Si può allora sostenere che una teoria della giustizia distributiva che non prenda in considerazione i fattori economico-produttivi, limitandosi ad insistere sull’equità della distribuzione dei beni, è gravemente carente. In altri termini occorre rammentare che la stessa nozione di “giustizia”, lungi dall’essere un’idea autosussistente e inalterabile, muta in funzione delle particolari circostanze storiche, sociali e ambientali in cui si opera. La giustizia realizzabile in una situazione di scarsità non è la stessa giustizia praticabile quando vi è un’abbondanza di beni da distribuire.

È dunque la nozione economica di “produzione”, e non quella astratta di giustizia, a svolgere il ruolo chiave in questo contesto. I problemi della distribuzione “giusta” sono fondamentali in un’economia di scarsità e diventano meno importanti in una situazione di abbondanza, mentre potrebbero addirittura non sorgere quando il bene da distribuire risulti sovrabbondante.

Si può allora distinguere: (1) un concetto più ristretto secondo il quale la giustizia è semplicemente l’equità, e (2) un concetto più vasto in cui la giustizia coincide con il “bene comune”. Il problema è che (1) e (2) possono entrare in conflitto. Supponiamo, infatti, di avere tre individi che meritano le stesse risorse, e due modelli di distribuzione: (a) e (b). Se scegliamo il modello (a), i tre individui si vedrebbero attribuire una quantità identica di beni. Scegliendo il modello (b), invece, i primi due riceverebbero la stessa quantità di beni, mentre al terzo andrebbe una quantità più grande. Tuttavia, l’ammontare totale dei beni fornito da (b) è assai maggiore di quello che (a) può assicurare, cosicché, in ultima analisi, tutti e tre gli individui sarebbero avvantaggiati dall’adozione di (b).
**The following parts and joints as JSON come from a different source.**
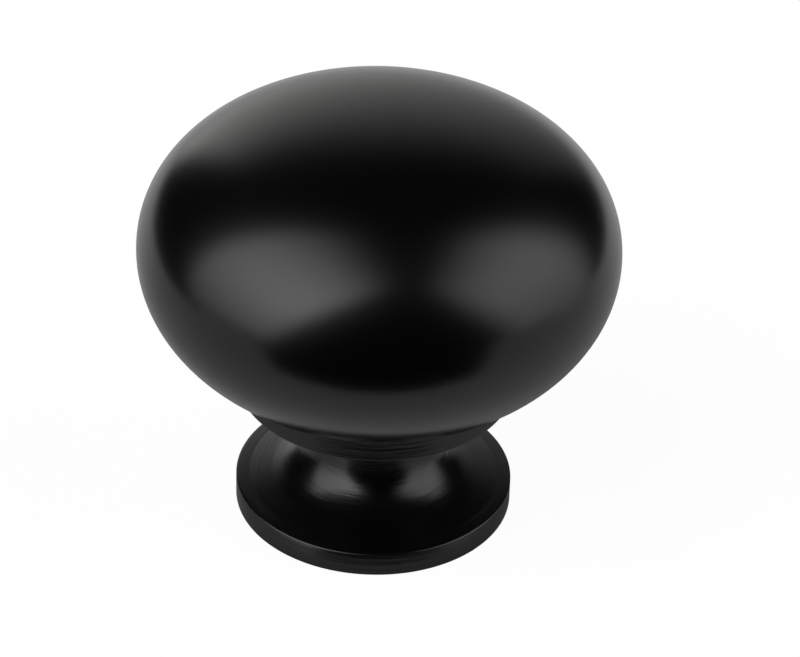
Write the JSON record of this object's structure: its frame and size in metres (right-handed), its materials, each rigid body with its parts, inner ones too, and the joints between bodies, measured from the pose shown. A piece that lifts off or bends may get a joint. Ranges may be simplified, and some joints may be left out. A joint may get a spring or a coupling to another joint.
{
  "type": "cabinet knob",
  "caption": "Round one-piece cabinet knob in satin black: flattened ball head, short collar, hollowed waist and disc foot with a tapped blind hole.",
  "frame": {"origin": "centre of the flat face that meets the door or drawer front", "axes": "+Z along the knob's axis, from the door face out to the crown; the knob is round, so X and Y are alike"},
  "size_m": [0.0318, 0.0318, 0.0293],
  "materials": {
    "black_enamel": "satin black enamel on zinc alloy"
  },
  "bodies": {
    "root": {"knob": "black_enamel"}
  },
  "joints": []
}
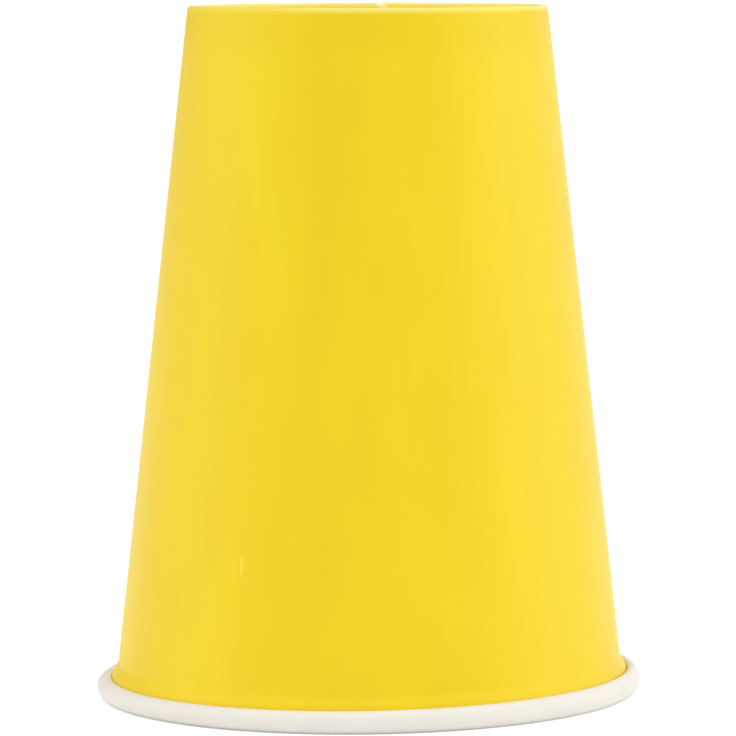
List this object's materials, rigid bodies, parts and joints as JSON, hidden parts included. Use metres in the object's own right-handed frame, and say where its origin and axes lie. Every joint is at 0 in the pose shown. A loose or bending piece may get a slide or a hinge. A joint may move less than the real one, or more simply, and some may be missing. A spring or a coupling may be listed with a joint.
{
  "type": "paper cup",
  "caption": "Single-wall paper cup standing mouth down: tapered yellow wall, white rolled rim and a recessed, hemmed base.",
  "frame": {"origin": "centre of the rim, in the plane that the mouth-down cup rests on", "axes": "+Z along the cup's axis from the mouth up to the base; -Y towards the viewer, with the side seam at the back, towards +Y"},
  "size_m": [0.09, 0.09, 0.1137],
  "materials": {
    "printed_board": "semi-gloss yellow print on the outside, white coated board on the inside and on the rolled rim",
    "plain_board": "plain white coated board"
  },
  "bodies": {
    "root": {"sidewall": "printed_board", "base_disc": "plain_board"}
  },
  "joints": []
}
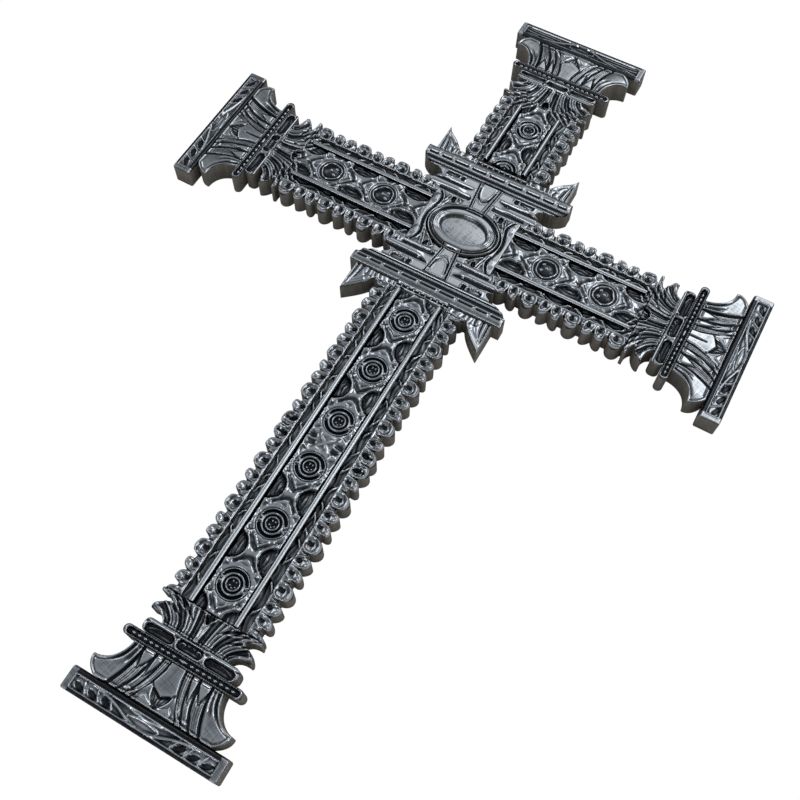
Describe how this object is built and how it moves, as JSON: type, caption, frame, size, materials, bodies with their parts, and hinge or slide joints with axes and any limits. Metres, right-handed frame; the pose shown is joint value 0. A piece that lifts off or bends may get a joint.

Qual è il modello migliore? Un pragmatista direbbe che non esiste un’unica risposta valida a questa domanda. (a) si fa preferire dal punto di vista della giustizia intesa come equità, mentre (b) diventa preferibile se prendiamo in considerazione gli interessi generali (ossia il “bene comune”) dei tre individui di cui sopra. Indubbiamente un marxista sceglierebbe il modello (a), poiché a suo avviso l’eguaglianza assoluta è l’obiettivo più importante. Ma questo è, in fondo, un pregiudizio ideologico, e il pragmatista replica che non vi sono motivi cogenti per pensare che l’eguaglianza assoluta sia meno importante del vantaggio generale. Sempre collocandoci in un’ottica pragmatica, pertanto, è ragionevole concludere che la nostra concezione della giustizia non può limitarsi a tener conto della sola equità.

Ecco perché, a causa della tensione tra le due nozioni di giustizia summenzionate, e del conseguente conflitto fra libertà da un lato ed eguaglianza dall’altro, risulta così difficile conseguire la Giustizia (con l’iniziale maiuscola). La sua realizzazione, infatti, richiede una fusione indolore dell’interesse generale con l’equità. Si noti, inoltre, che quando uno dei due concetti pone in ombra l’altro si hanno risultati spiacevoli.

Ancora una volta è opportuno rammentare che i problemi della giustizia distributiva sono veramente drammatici solo in un’economia di scarsità. Il problema della “distribuzione giusta” non può essere impostato in maniera astratta e idealizzata, poiché il contesto in cui si opera – scarsità, sufficienza, abbondanza o sovrabbondanza di beni – è destinato a influenzare in maniera decisiva le soluzioni di volta in volta adottate. Se si privilegiano criteri pragmatici, l’attenzione dei teorici della giustizia dovrebbe quindi spostarsi dai problemi della distribuzione a quelli della produzione dei beni.

Il succo del discorso è allora il seguente. “Libertà”, “eguaglianza” e “giustizia” non vanno considerate idee a se stanti, come le forme platoniche che se ne stanno in un mondo diverso da quello reale. Sono invece concetti, che gli esseri umani non trovano già pronti, ma elaborano essi stessi nel corso dell’evoluzione storica e sociale. Ne è riprova il fatto che nella filosofia antica una nozione di “libertà” come quella propugnata dal liberalismo moderno e contemporaneo non si trova.

Se è così, non esiste tra essi un conflitto insanabile, come quello tra idee platoniche. Poiché si tratta di concetti sempre incarnati storicamente, sarà possibile, con le dovute attenzioni, giungere a una loro armonizzazione. Sempre tenendo conto, però, del fatto che in questo mondo la perfezione non esiste, e che la vita quotidiana si basa su una serie, praticamente infinita, di aggiustamenti e compromessi.